THE FALL, 1789-1798
Attacks on the Order during the French Revolution—French estates confiscated—Poverty of the Order—Tsar Paul I.—French schemes—Napoleon appears off Malta—Condition of the island—Its capture—Dispersion of the Order
APPENDIX I.
APPENDIX II.
BOOKS CONSULTED
NOTE ON THE AUTHORITIES
KNIGHTS OF MALTA
CHAPTER I
SETTLEMENT AT MALTA 1523-1565.
On January 1, 1523, a fleet of fifty vessels put out from the harbour at Rhodes for an unknown destination in the West. On board were the shattered remnants of the Order of St.
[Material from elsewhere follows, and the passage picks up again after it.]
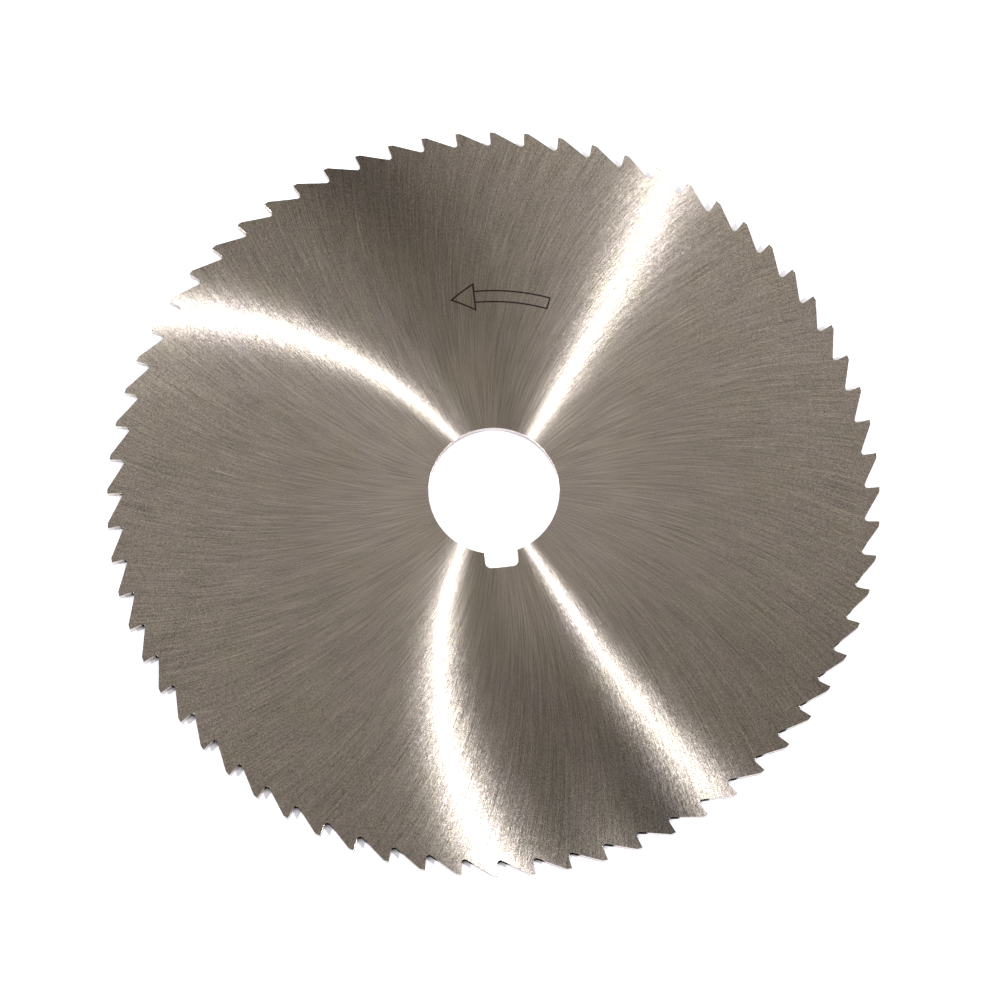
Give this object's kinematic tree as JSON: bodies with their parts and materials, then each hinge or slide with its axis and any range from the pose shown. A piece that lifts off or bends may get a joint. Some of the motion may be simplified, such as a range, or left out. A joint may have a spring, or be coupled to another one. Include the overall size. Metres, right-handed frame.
{
  "type": "slitting saw",
  "caption": "Thin flat ring of ground steel with hooked teeth round its edge and a keyed bore, turned on an arbor to cut narrow slots or part off metal.",
  "frame": {"origin": "on the bore's axis, at the height of the lower rim face that the saw lies on", "axes": "+Z along the bore's axis, away from the lower side; the keyway points to -Y; seen from +Z the teeth cut counterclockwise"},
  "size_m": [0.15, 0.15, 0.002],
  "materials": {
    "ground_steel": "bright tool steel, ground on both sides in fine curved lines that sweep out from the bore"
  },
  "bodies": {
    "root": {"saw_blade": "ground_steel"}
  },
  "joints": []
}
John of Jerusalem, accompanied by 4,000 Rhodians, who preferred the Knights and destitution to security under the rule of the Sultan Solyman. The little fleet was in a sad and piteous condition. Many of those on board were wounded; all—Knights and Rhodians alike—were in a state of extreme poverty. For six months they had resisted the full might of the Ottoman Empire under its greatest Sultan, Solyman the Magnificent; Europe had looked on in amazed admiration, but had not ventured to move to its rescue. Now they were leaving the home their Order had possessed for 212 years, and were sailing out to beg from Christendom another station from which to attack the infidel once again.